Author Topic: Dawkins: Guns have always been a part of NBA  (Read 90 times)

Stone Cold is Bout It, Bout It

  • Muthafuckin' Don!
  • *****
  • Posts: 3639
  • Karma: 117
Dawkins: Guns have always been a part of NBA
« on: July 09, 2005, 03:27:11 PM »
Charley Rosen / FOXSports.com
Posted: 1 hour ago     
 
 
 
 In the past week and a half, two NBA players — Chris Wilcox and Alan Henderson — have been busted for carrying guns.

This seems to be a continuing problem: the unfortunate case of Jayson Williams; charges that at least one member of Allen Iverson's posse was packing; Dennis Rodman's being nabbed with a rifle in his car and so on.
What's going on here?

The easiest rationale is to believe that, since many NBA'ers wear everyday jewelry that's worth more than most civilians earn in a year, and since players have occasionally been mugged, the guns are carried for protection.

 

Another off-the-cuff possibility is that guns are so popular because the "successful" males in the hood — pimps, drug dealers, hit men, and the like — were packing. So carrying a gun has become a status symbol.

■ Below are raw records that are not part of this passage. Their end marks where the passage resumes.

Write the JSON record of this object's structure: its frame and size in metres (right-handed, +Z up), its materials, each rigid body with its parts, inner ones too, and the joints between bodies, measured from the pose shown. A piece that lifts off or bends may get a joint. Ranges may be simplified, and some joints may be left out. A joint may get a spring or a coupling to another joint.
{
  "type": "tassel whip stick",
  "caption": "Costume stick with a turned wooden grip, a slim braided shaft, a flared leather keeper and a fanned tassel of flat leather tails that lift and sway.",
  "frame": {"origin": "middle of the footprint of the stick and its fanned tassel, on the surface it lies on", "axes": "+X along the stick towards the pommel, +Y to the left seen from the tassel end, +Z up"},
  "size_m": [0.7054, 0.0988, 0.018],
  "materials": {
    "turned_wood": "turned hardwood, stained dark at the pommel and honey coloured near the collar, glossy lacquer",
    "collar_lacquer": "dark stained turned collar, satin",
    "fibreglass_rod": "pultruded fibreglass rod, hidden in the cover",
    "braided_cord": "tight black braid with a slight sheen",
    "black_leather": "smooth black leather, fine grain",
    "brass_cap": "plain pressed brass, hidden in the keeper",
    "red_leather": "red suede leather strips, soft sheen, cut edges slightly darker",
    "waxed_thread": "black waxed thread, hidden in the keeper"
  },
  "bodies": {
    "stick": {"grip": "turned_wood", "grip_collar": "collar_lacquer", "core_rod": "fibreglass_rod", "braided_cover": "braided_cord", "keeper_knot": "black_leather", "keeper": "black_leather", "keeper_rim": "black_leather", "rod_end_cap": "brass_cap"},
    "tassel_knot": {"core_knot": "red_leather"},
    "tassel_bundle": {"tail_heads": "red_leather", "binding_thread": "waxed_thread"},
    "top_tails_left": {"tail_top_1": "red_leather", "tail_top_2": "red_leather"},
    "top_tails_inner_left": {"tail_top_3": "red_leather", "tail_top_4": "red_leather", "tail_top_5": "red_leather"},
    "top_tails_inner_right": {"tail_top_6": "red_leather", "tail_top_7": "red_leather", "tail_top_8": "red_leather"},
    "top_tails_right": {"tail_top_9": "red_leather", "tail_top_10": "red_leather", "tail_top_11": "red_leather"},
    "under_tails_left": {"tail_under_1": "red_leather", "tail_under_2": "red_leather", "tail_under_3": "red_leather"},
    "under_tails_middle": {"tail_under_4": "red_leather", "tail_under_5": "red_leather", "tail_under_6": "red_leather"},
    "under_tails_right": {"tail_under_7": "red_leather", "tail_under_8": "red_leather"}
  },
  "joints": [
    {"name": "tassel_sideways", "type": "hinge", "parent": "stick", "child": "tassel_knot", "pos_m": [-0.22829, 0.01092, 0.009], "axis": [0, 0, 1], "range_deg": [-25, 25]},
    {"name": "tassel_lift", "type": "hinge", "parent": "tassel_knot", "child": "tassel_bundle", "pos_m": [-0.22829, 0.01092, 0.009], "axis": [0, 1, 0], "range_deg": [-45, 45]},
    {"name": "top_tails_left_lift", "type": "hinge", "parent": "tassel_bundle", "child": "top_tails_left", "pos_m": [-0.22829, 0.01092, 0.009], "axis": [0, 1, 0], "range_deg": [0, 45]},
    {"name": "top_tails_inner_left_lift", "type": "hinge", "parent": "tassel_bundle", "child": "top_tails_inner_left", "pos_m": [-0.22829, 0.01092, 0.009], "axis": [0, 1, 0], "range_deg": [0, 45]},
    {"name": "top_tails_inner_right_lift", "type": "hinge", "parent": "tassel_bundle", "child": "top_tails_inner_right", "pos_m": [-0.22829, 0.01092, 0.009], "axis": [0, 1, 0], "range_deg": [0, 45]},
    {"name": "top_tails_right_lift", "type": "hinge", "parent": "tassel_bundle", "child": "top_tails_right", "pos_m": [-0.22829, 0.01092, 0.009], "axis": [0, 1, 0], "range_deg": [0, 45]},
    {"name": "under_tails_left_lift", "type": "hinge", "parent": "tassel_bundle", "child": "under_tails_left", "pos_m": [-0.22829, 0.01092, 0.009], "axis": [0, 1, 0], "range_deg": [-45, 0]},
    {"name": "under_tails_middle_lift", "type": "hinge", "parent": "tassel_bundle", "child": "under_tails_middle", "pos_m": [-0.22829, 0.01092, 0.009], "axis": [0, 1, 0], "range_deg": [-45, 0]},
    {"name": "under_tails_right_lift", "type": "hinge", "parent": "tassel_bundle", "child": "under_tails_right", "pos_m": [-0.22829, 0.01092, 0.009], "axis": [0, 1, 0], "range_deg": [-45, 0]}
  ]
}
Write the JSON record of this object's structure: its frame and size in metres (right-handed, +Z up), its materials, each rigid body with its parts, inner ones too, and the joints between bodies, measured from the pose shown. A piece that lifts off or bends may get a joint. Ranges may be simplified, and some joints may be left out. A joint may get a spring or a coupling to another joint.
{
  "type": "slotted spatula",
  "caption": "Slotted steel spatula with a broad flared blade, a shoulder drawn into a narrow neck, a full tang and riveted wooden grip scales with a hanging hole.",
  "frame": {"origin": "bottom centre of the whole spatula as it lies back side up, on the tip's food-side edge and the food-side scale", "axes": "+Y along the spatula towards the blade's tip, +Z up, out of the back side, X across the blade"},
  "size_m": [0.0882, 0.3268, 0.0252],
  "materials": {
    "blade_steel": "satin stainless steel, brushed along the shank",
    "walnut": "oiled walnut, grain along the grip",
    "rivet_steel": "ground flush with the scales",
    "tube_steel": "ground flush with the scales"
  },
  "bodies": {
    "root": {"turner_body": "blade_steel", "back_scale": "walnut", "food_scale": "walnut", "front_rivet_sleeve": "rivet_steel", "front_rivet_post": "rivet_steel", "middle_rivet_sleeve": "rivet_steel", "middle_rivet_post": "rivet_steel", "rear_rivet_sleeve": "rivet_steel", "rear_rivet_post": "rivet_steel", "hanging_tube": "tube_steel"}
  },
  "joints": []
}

But according to Darryl Dawkins, neither of these proposals is valid.

With the folding of the Pennsylvania Valley Dawgs — the summertime USBL franchise that Dawkins has been coaching so successfully for the past five seasons — Chocolate Thunder has become the best unemployed big man's coach around. Back when he played in the league (1975-89), Dawkins says that about half of the active players all carried guns.

"Sometimes the situation got to be outrageous," Double-D says. "One time a certain big man was teed off because a certain guard wasn't giving him the ball enough. 'People don't pay to see little guys like you dribbling around in circles,' the big man said. 'They want to see me go to work in the pivot.'"

 

"The guard's response was this: 'Well, I've got something for you.' Then he dug into his gym bag, pulled out a piece and stuck it right into the big guy's nose. 'Listen up,' the little guy said. 'I ain't no play dude. I'm a real gangsta. So if you've got anything more to complain about, I'm gonna blow a hole in the middle of your face.' Needless to say, the big man never did get the ball. I've seen this go down on two separate occasions."

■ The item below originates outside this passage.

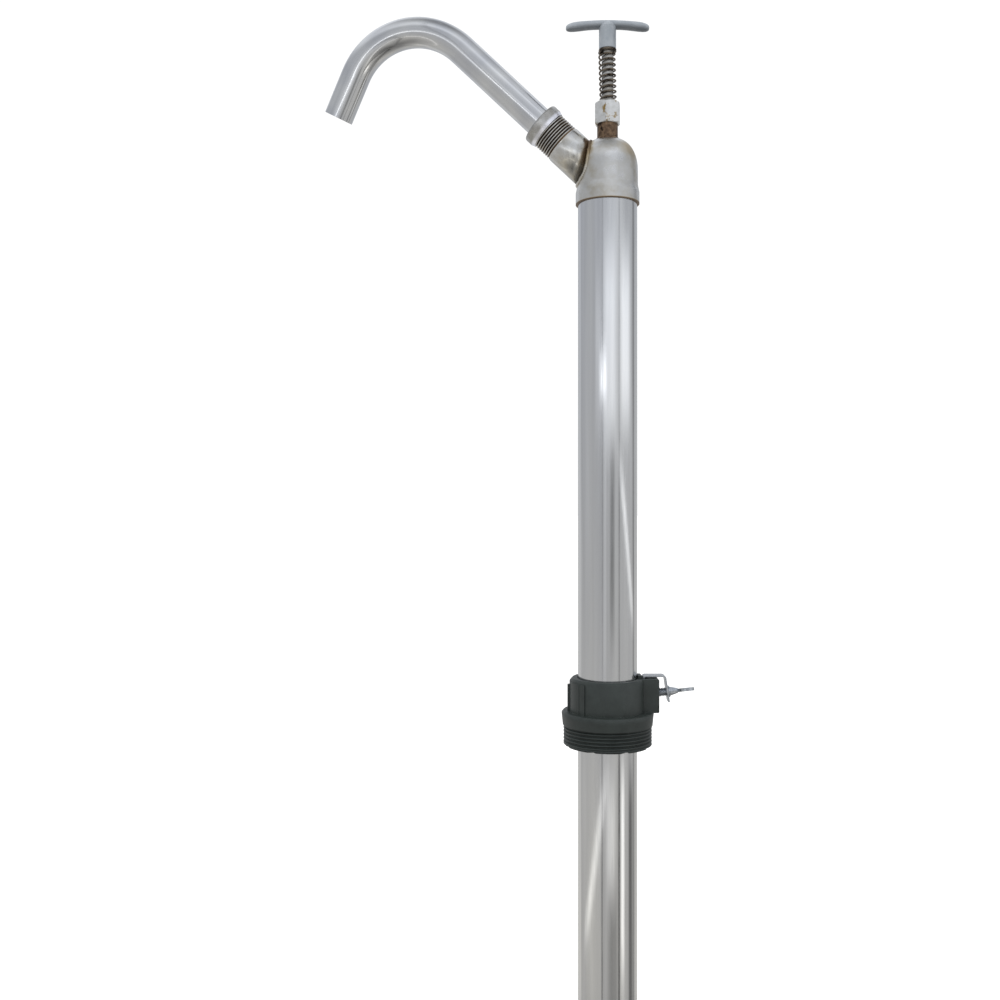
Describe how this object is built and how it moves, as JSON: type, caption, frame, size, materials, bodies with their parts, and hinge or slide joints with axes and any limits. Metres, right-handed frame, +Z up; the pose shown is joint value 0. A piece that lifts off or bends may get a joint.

Why, then, is gun-toting so common?

"Lots of reasons," says Dawkins. "When all of us were kids, there were always guns around. And our mamas used to constantly tell us to stay away from guns. ... Now, with everybody out on their own, with mama somewhere else, and with money to burn, it's only natural to do all the things that we were forbidden to do coming up — owning a gun being one of them."

As always, Dawkins has his own way of summing up the situation: "All rappers want to be ballplayers, and all ballplayers want to be rappers. And the both of them want to be gangstas."

Why?

"Because good girls like bad guys," he said.

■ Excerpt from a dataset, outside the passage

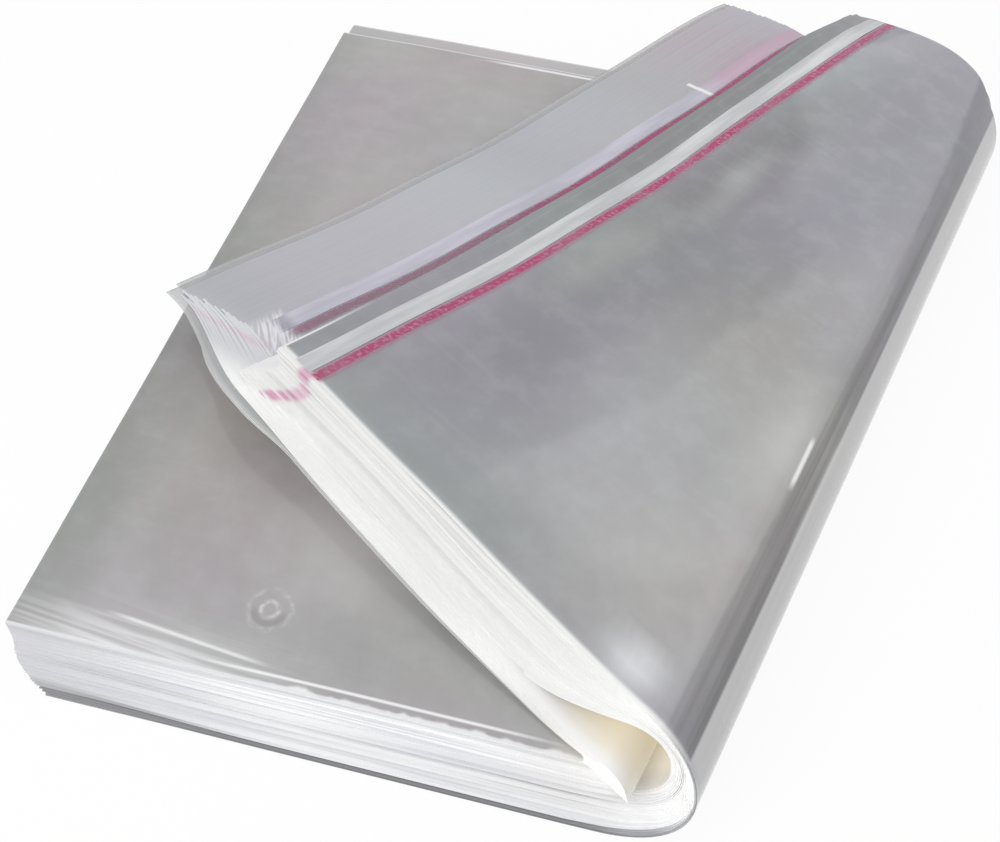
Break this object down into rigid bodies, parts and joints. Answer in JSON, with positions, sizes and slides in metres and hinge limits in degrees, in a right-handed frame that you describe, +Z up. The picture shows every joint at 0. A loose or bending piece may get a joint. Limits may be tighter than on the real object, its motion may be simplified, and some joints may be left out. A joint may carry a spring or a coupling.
{
  "type": "folded stack of clear self-seal bags",
  "caption": "Stack of clear film bags with self-seal flaps, folded over so that it springs open at the fold.",
  "frame": {"origin": "on the ground below the middle of the bounding box", "axes": "+Z up, square to the half that lies flat; +Y along the fold line; +X from the flat half towards the fold"},
  "size_m": [0.2304, 0.346, 0.0387],
  "materials": {
    "film": "glossy clear film, grey where many layers lie on each other",
    "adhesive": "pink pressure-sensitive adhesive line",
    "liner": "smooth white release liner"
  },
  "bodies": {
    "root": {"bag_bundle_01": "film", "bag_bundle_02": "film", "bag_bundle_03": "film", "bag_bundle_04": "film", "bag_bundle_05": "film", "bag_bundle_06": "film", "bag_bundle_07": "film", "bag_bundle_08": "film", "bag_bundle_09": "film", "bag_bundle_10": "film", "bag_bundle_11": "film", "bag_bundle_12": "film", "adhesive_line_inner": "adhesive", "adhesive_line_outer": "adhesive", "release_liner_inner": "liner", "release_liner_outer": "liner"}
  },
  "joints": []
}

Dawkins also believes that gun-toting is sharply divided along racial lines. "Only the craziest of white players carry guns," he says. "Steve Stipanovich was one of them. Remember him? His playing career ended when he shot himself in the foot back in 1988. What always bothered me was trying to figure out how he was cleaning his gun with the barrel pointing down."

Dawkins also recalls other white men who were armed: "The trainers. Because on road trips they carried the meal money, the emergency cash and the plane tickets."

What about the situation these days?

"Plenty of guys are still packing, but most of them are smart enough to get permits. Mostly they have .22 caliber or .25 caliber pistols. Just enough to sting somebody who gets too close. I mean, I've heard these guys talking. 'If you don't stop bothering me, I'll bust a cap on your butt.' A lot of guys chose to have their boys do the packing."

But Dawkins is dismayed at how careless some of the players can be. "They don't respect the danger," he says, "or the harm that guns can cause. I see guys in just about every locker room getting dressed after games and their final accessory is the gun that they stick down the front of their pants. They do this so that the handle shows and everybody knows not to mess with them."

Dawkins, who measures 6-foot-11 and 280 pounds, says that only guards carry guns. "That's because they were smaller than anybody else when they were kids so they always got picked on and bullied by the big guys. Centers, power forwards and some small forwards can get respect without having to rely on a shooting iron."

David Stern take note. Maybe metal detectors in the locker rooms isn't such a bad idea.